My interview with Tapas would be the first of many heartfelt conversations I had with freelance artists during the summer. Through the help of my freelancer friends, I felt I had discovered an untapped niche covering the under-appreciated artistic community in Taiwan.

A week after meeting Tapas, I was sitting in a breezy art gallery surrounded by earthy paintings in the middle of Taipei. I glanced around, and Yosifu, the painter and owner of the art gallery who was another one of Jonathan’s contacts, joked to me that visitors normally expected aboriginal art galleries to be decorated with wood and stone carvings. Having lived in Edinburgh, Yosifu spoke English with a slight Scottish accent. He was from the Amis tribe in Hualien, in central-eastern Taiwan.

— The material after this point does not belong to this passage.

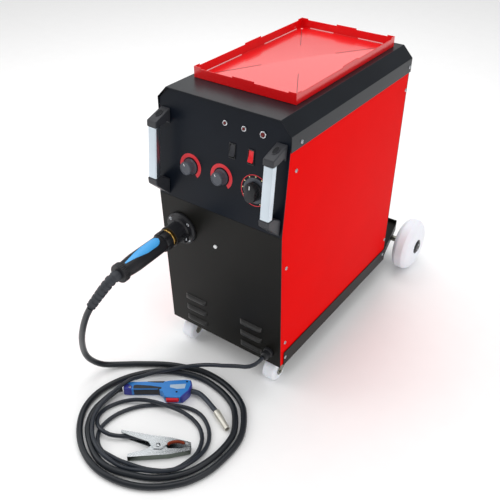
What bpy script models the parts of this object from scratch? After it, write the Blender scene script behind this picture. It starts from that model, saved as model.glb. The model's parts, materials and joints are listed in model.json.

He was grateful I refrained from asking why his paintings didn’t contain any noticeable symbols of aboriginal culture and described his artwork as “modern aboriginal art” because it contained a lot of colors, contours, and abstract meanings. As I wrote in a second article in the Taipei Times, “Yosifu acknowledges the importance of preserving aboriginal culture through his artwork, but he believes that linking it to environmental concerns makes it more relatable to viewers.”

Yosifu mentioned reporters were often shocked to find out his paintings sold at a high-end market price. “It’s as if people think that aboriginal art is not worth much,” he said.

Even if it wasn’t explicit in their artwork, the aboriginal artists I interviewed exuded a noticeable pride. They wanted to explain the nuances of their work, but only to journalists who cared about getting their stories right. I was hooked. The artists were showing me a different side to the Taiwan I thought I knew. These interactions made me feel most alive and like a “real” reporter.

Travelers say the journey is more important than the destination. Although getting the scoop is the ultimate goal of every journalist, as I found out firsthand, interesting journeys and quirky people make the best stories.